Why Do Lithium Batteries Need a Special Charger?

Nothing is more frustrating than installing a brand-new lithium battery, expecting better performance, and then discovering it never seems to charge properly. I’ve seen this happen with everything from solar power systems and RV setups to trolling motors and backup batteries.

In many cases, the battery wasn’t the problem at all—it was the charger. That’s why one of the most common questions I hear is, Why Do Lithium Batteries Need a Special Charger?

The confusion is understandable. Battery specifications can already feel overwhelming with all the voltage ratings, amp-hour capacities, and compatibility claims. Many people assume that if a charger fits the battery terminals and delivers the correct voltage, it should work just fine.

Unfortunately, lithium batteries operate differently than traditional lead-acid, AGM, or gel batteries, and using the wrong charger can lead to poor performance, reduced lifespan, or even safety risks.

From my experience troubleshooting battery systems, improper charging is one of the fastest ways to waste the advantages that make lithium batteries so popular in the first place.

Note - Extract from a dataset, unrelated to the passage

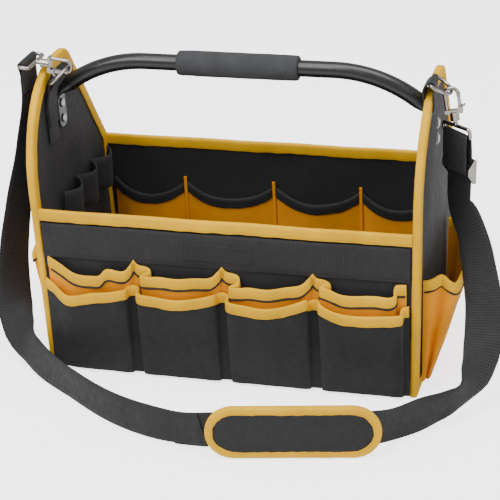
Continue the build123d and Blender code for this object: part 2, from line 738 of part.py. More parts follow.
with BuildPart() as strap_right_turn:
    turn_start = right_bar - right_bar_level * (WEBBING_WIDTH / 2)
    with BuildSketch(Plane(origin=turn_start, z_dir=right_bar_level)):
        Circle(TURN_OUTER)
        Circle(TURN_BORE, mode=Mode.SUBTRACT)
    extrude(amount=WEBBING_WIDTH)
pieces["strap_right_turn"] = strap_right_turn

# The strands below the right bar: their plane has X along the bar, Y up and Z to the front left.
strand_up = STRAND_DIR * -1
strand_plane = Plane(origin=right_bar, x_dir=right_bar_dir, z_dir=right_bar_dir.cross(strand_up))
STRAND_START = 19.0
STRAND_END = 66.0
LONG_STRAND_NEAR = -5.4
END_STRAND_NEAR = 1.6
SLIDER_DROP = 34.0
SLIDER_HALF = 11.0
SLIDER_WIRE = 1.5
CHEEK = 2.4


def strand(near, drop_from, drop_to):
    """A flat length of webbing below the right bar, near being its back face's offset."""
    with BuildPart() as length:
        with BuildSketch(strand_plane.offset(near)):
            with Locations((0, -(drop_from + drop_to) / 2)):
                Rectangle(WEBBING_WIDTH, drop_to - drop_from)
        extrude(amount=WEBBING)
    return length


def strand_section(along, forward, drop):
    """A plane across the slider's rods: X to the front left, Z along the rods."""
    origin = strand_plane.from_local_coords(Vector(along, -drop, forward))
    return Plane(origin=origin, x_dir=strand_plane.z_dir, z_dir=strand_plane.x_dir)


TURN_RADIUS = SLIDER_WIRE + 0.1
OUTER_BAR = LONG_STRAND_NEAR - SLIDER_WIRE - 0.2
CHEEK_FROM = WEBBING_WIDTH / 2 + 0.5
with BuildPart() as slider_frame:
    for forward, drop in (
        (0, SLIDER_DROP),
        (OUTER_BAR, SLIDER_DROP - SLIDER_HALF),
        (OUTER_BAR, SLIDER_DROP + SLIDER_HALF),
    ):
        with BuildSketch(strand_section(-CHEEK_FROM - 0.1, forward, drop)):
            Circle(SLIDER_WIRE)
        extrude(amount=2 * CHEEK_FROM + 0.2)
    for cheek_x in (-CHEEK_FROM - CHEEK, CHEEK_FROM):
        with BuildSketch(strand_section(cheek_x, 0, SLIDER_DROP)) as cheek:
            reach = OUTER_BAR - SLIDER_WIRE
            with BuildLine():
                Polyline(
                    (reach, -SLIDER_HALF - SLIDER_WIRE),
                    (reach + 3, -SLIDER_HALF - SLIDER_WIRE),
                    (SLIDER_WIRE, -3),
                    (SLIDER_WIRE, 3),
                    (reach + 3, SLIDER_HALF + SLIDER_WIRE),
                    (reach, SLIDER_HALF + SLIDER_WIRE),
                    close=True,
                )
            make_face()
            fillet(cheek.vertices(), 1.2)
        extrude(amount=CHEEK)
pieces["slider_frame"] = slider_frame

with BuildPart() as slider_turn:
    with BuildSketch(strand_section(-WEBBING_WIDTH / 2, 0, SLIDER_DROP)):
        Circle(TURN_RADIUS + WEBBING)
        Circle(TURN_RADIUS, mode=Mode.SUBTRACT)
    extrude(amount=WEBBING_WIDTH)
pieces["slider_turn"] = slider_turn

pieces["strap_end_strand"] = strand(END_STRAND_NEAR, STRAND_START, SLIDER_DROP - 4.5)

# The long run: stations of its centre and of the way its width points, from the left loop
# down to the floor, along it on edge to the pad, and on from the pad up to the right strand.
pad_dir = Vector(cos(radians(PAD_TURN)), sin(radians(PAD_TURN)), 0)
pad_front = Vector(sin(radians(PAD_TURN)), -cos(radians(PAD_TURN)), 0)
pad_centre = Vector(*PAD_CENTRE)
STRAIGHT_RUN = 68.0
UP = (0, 0, 1)
DOWN = (0, 0, -1)
left_top = Vector(left_bar.X, HOOK_Y, left_bar.Z - LEFT_TAIL - 0.3)
right_top = strand_plane.from_local_coords(
    Vector(0, -STRAND_END, LONG_STRAND_NEAR + WEBBING / 2)
)
right_width = right_bar_dir * -1
left_stations = (
    (tuple(left_top), (0, -1, 0)),
    ((-226, -49, 232), (-0.25, -0.97, 0)),
    ((-240, -53, 168), (-0.45, -0.89, 0)),
    ((-251, -57, 109), (-0.55, -0.83, 0)),
    ((-251, -69, 68), (-0.6, -0.75, -0.2)),
    ((-240, -93, 38), (-0.5, -0.55, -0.65)),
    ((-213, -124, 23), (-0.2, -0.15, -0.97)),
    ((-150, -178, 20.6), DOWN),
    ((-97, -214, 20.2), DOWN),
    ((-45, -236, 20.6), DOWN),
    ((0, -246, 23), (0, 0.1, -1)),
    (tuple(pad_centre - pad_dir * STRAIGHT_RUN), DOWN),
)
right_stations = (
    (tuple(pad_centre + pad_dir * STRAIGHT_RUN), UP),
    ((186, -208, 24), (0, -0.15, 1)),
    ((213, -177, 21), UP),
    ((235, -153, 21), (0, -0.3, 1)),
    ((251, -138, 27), (-0.3, -0.75, 0.6)),
    ((262, -121, 45), (-0.75, -0.6, 0.2)),
    ((265, -100, 74), (-0.98, -0.1, -0.05)),
    ((262, -84, 108), (-0.98, 0.15, -0.1)),
    ((254, -70, 143), (-0.93, 0.3, -0.15)),
    ((243, -58, 176), (-0.8, 0.5, -0.2)),
    (tuple(right_top), tuple(right_width)),
)


def webbing_edge(stations, sign, tangents):
    """One long edge of the webbing, a spline half a width to one side of its centre."""
    points = []
    for centre, width in stations:
        points.append(Vector(*centre) + Vector(*width).normalized() * (sign * WEBBING_WIDTH / 2))
    return Spline(points, tangents=tangents, mode=Mode.PRIVATE)


pad_start = pad_centre - pad_dir * STRAIGHT_RUN
with BuildPart() as strap_webbing:
    for stations, tangents in (
        (left_stations, [(0, 0, -1), tuple(pad_dir)]),
        (right_stations, [tuple(pad_dir), tuple(strand_up)]),
    ):
        low_edge = webbing_edge(stations, -1, tangents)
        high_edge = webbing_edge(stations, 1, tangents)
        sheet = Face.make_surface_from_curves(low_edge, high_edge)
        thicken(sheet, amount=WEBBING / 2, both=True)
    with BuildSketch(Plane(origin=pad_start, x_dir=pad_front, z_dir=pad_dir)):
        Rectangle(WEBBING, WEBBING_WIDTH)
    extrude(amount=2 * STRAIGHT_RUN)
    add(strand(LONG_STRAND_NEAR, STRAND_START, STRAND_END).part)
pieces["strap_webbing"] = strap_webbing

# ---- Shoulder pad -------------------------------------------------------------------
pad_plane = Plane(origin=pad_centre, x_dir=pad_dir, z_dir=pad_front)
PAD_NEAR = 2.4
LIP = 1.0
PAD_TAPE_WIDTH = 10.0

with BuildPart() as pad_body:
    with BuildSketch(pad_plane.offset(PAD_NEAR)):
        SlotOverall(PAD_LENGTH - 4, PAD_HEIGHT - 4)
    extrude(amount=PAD_THICK)
pieces["pad_body"] = pad_body

with BuildPart() as pad_binding:
    with BuildSketch(pad_plane.offset(PAD_NEAR - GAP - LIP)):
        SlotOverall(PAD_LENGTH, PAD_HEIGHT)
    extrude(amount=PAD_THICK + 2 * (GAP + LIP))
    with BuildSketch(pad_plane.offset(PAD_NEAR - GAP)):
        SlotOverall(PAD_LENGTH - 3.8, PAD_HEIGHT - 3.8)
    extrude(amount=PAD_THICK + 2 * GAP, mode=Mode.SUBTRACT)
    with BuildSketch(pad_plane):
        SlotOverall(PAD_LENGTH - 2 * PAD_TAPE_WIDTH, PAD_HEIGHT - 2 * PAD_TAPE_WIDTH)
    extrude(amount=PAD_THICK + 5, mode=Mode.SUBTRACT)
pieces["pad_binding"] = pad_binding

KEEPER_AT = 46.0
KEEPER_WIDTH = 22.0
KEEPER_HALF = WEBBING_WIDTH / 2 + 1.2
with BuildPart() as pad_keepers:
    keeper_near = -WEBBING / 2 - 0.6 - WEBBING
    keeper_far = PAD_NEAR - 2 * GAP - LIP
    with BuildSketch(pad_plane.offset(keeper_near)):
        with Locations((-KEEPER_AT, 0), (KEEPER_AT, 0)):
            Rectangle(KEEPER_WIDTH, 2 * (KEEPER_HALF + WEBBING))
    extrude(amount=keeper_far - keeper_near)
    with BuildSketch(pad_plane.offset(keeper_near + WEBBING)):
        Rectangle(PAD_LENGTH, 2 * KEEPER_HALF)
    extrude(amount=keeper_far - keeper_near, mode=Mode.SUBTRACT)
pieces["pad_keepers"] = pad_keepers

# ---- Write every piece --------------------------------------------------------------
os.makedirs("parts", exist_ok=True)
for name, piece in pieces.items():
    piece.part.label = name
    export_step(piece.part, f"parts/{name}.step")
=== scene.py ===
"""The looks of a garden tool bag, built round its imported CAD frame.

Lengths are in millimetres until a mesh is made. X runs to the right end, Y to the back and Z up.
Cloth pieces are closed shells made from two grids of points: an outer side and an inner side.
"""

import json
from bisect import bisect_left
from math import cos, pi, radians, sin, sqrt, tan

import bmesh
import bpy
import numpy as np
from mathutils import Matrix, Vector, noise


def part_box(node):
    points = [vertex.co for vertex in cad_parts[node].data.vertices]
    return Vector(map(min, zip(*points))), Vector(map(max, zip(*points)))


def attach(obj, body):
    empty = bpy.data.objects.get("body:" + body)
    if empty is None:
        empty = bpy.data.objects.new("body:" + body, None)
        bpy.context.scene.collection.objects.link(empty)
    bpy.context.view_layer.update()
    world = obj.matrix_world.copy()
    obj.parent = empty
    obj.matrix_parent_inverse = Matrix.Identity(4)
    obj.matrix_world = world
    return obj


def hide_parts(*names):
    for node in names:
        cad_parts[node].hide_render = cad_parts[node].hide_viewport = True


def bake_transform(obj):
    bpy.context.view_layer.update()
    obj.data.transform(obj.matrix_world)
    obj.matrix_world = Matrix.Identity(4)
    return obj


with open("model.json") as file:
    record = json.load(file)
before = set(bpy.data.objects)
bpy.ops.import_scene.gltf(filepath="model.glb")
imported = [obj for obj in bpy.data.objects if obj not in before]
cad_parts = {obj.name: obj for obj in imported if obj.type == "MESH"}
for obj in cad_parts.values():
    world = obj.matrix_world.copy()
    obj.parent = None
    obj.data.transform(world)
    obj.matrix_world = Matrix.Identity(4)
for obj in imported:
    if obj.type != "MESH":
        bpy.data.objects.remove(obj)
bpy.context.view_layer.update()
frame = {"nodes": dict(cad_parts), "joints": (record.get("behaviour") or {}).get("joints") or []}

MM = 0.001
UP, DOWN = Vector((0, 0, 1)), Vector((0, 0, -1))
FRONT = Vector((0, -1, 0))
joints = {joint["name"]: joint for joint in frame["joints"]}


# ---- Sizes taken from the frame ----
def corners(node):
    """The lowest and highest corner of a CAD node in millimetres."""
    lowest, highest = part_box(node)
    return lowest / MM, highest / MM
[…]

Faster charging, longer service life, lighter weight, and consistent power output all depend on giving the battery the charging profile it was designed to receive.

I’ll explain what makes lithium batteries unique, how specialized chargers work, and why this small detail can make a huge difference in battery health and reliability. You’ll also learn how to avoid common charging mistakes and choose the right setup with confidence.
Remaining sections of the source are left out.